Question

Which halogen compound in the following pair will react faster in \( \text{S}_\text{N}2 \) reaction and why?

Hint:

In \( \text{S}_\text{N}2 \) reactions, primary halides react faster than secondary or tertiary halides due to less steric hindrance. The nucleophile attacks the electrophilic carbon directly, leading to an inversion of configuration. Less bulky groups around the carbon make this attack easier and faster.

Answer 1

(a) The compound \( \text{CH}_3\text{CH}_2\text{Cl} \) (ethyl chloride) will react faster in an \( \text{S}_\text{N}2 \) reaction than \( \text{C}_6\text{H}_5\text{CH}_2\text{Cl} \) (benzyl chloride). The main reasons are:
1. Steric Hindrance:
- \( \text{CH}_3\text{CH}_2\text{Cl} \) is a primary halide with less steric hindrance around the carbon bonded to the halogen.
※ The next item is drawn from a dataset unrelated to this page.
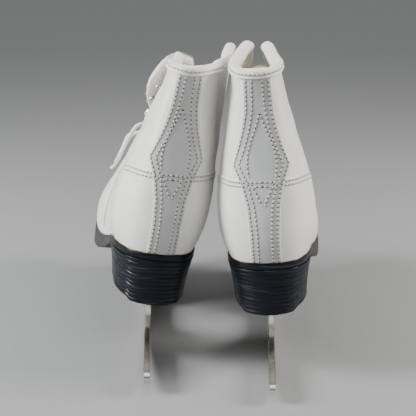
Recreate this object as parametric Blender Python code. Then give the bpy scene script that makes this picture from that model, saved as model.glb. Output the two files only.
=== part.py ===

This allows the nucleophile to attack the electrophilic carbon more easily.
- \( \text{C}_6\text{H}_5\text{CH}_2\text{Cl} \) (benzyl chloride) is a benzyl halide. Although benzyl halides are generally reactive in \( \text{S}_\text{N}2 \), they still experience more steric hindrance than a simple alkyl halide like ethyl chloride. 2. Nucleophilic Substitution Mechanism:
- \( \text{S}_\text{N}2 \) reactions involve a backside attack of the nucleophile on the carbon bonded to the halogen, resulting in the inversion of configuration. Less steric hindrance on the carbon results in a faster reaction. Therefore, \( \text{CH}_3\text{CH}_2\text{Cl} \) reacts faster in an \( \text{S}_\text{N}2 \) reaction than \( \text{C}_6\text{H}_5\text{CH}_2\text{Cl} \).